For the last half an hour, Oliver and Douglas had witnessed a display of womanly wiles so practised and successful that Douglas had no doubt his phone would be ringing off the hook tomorrow.
Which meant, tonight, after he was finished with Julia, thoroughly finished with her, he was going to leave her exhausted, na**d body in his bed and then throw every phone in the whole damned, bloody house in the bin.
Jealousy, and he knew exactly what the feeling was, there was not a thing vague about it, was eating at him. A fine, red film of fury had long since glazed his vision. The only thing that stopped him from striding across the room and dragging her from the building was the scene he knew it would cause.
He’d spent the last three weeks calmly, he thought, patiently, he felt, waiting for her to come to him. He thought, if he allowed her some space, she’d come around to his way of thinking. If he let her have a moment to think, to settle in, she’d stop being so bloody-minded and realise she wanted him.
He’d been wrong.
His usually precise strategy had been spectacularly inaccurate. She’d been blithely unaware of him the entire time. Only once or twice he caught her looking at him with what he thought, even so far as f**king hoped, was longing, but nothing came of it. She was impossibly busy, always doing something for her charity, for the kids, nursing an ailing Mrs. Kilpatrick, setting a big bowl of spaghetti and meat sauce in front of a grinning Nick, decorating the damned Christmas tree.
The only time he felt as if he was making any headway was when she’d brought her business plan to him last night. She looked devastated when he’d set it aside without comment and gone back to his work. He thought his actions would make her react, finally (and verbally).
They did not.
The truth was, he’d been inordinately pleased she’d asked him, even trusted him to read it and he’d reached for it the moment she left the room.
That was then, this was now.
If she felt she could flirt, under his nose, with practically every man in the room, it was time for Douglas to disabuse her of that notion.

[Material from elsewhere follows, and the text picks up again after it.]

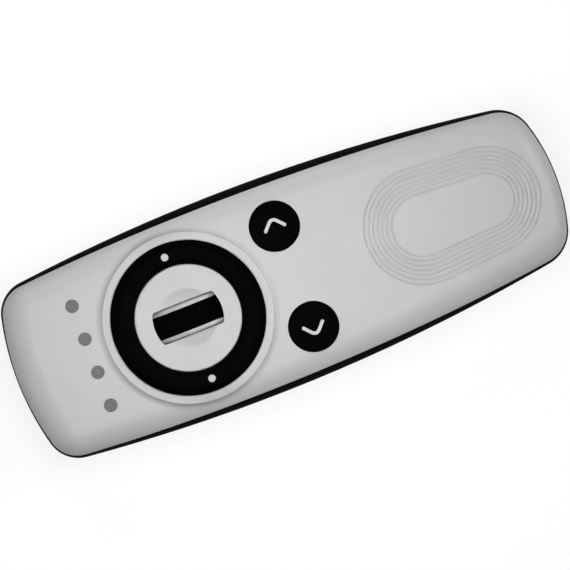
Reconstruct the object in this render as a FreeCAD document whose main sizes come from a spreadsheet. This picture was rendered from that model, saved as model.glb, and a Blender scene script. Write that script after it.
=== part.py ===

He’d only made his decision when he caught her eye and she blinked at him, her laughter at something the idiot at her side was saying dying on her face.
He realised that she knew he was displeased and that satisfied him immensely. He watched as, in the next moments, she glanced anxiously at him a couple of times and grabbed Charlotte.
“If you’ll excuse me, Oliver, I think I’ll call it a night,” Douglas muttered to his friend, deciding quickly to make his move before Julia had any chance to make hers.
“Capital idea,” Oliver muttered right back.
Douglas’s angry, ground-eating strides went unfettered by the crowd as they parted to accommodate him. In reality, they had no choice; he would have simply run them over.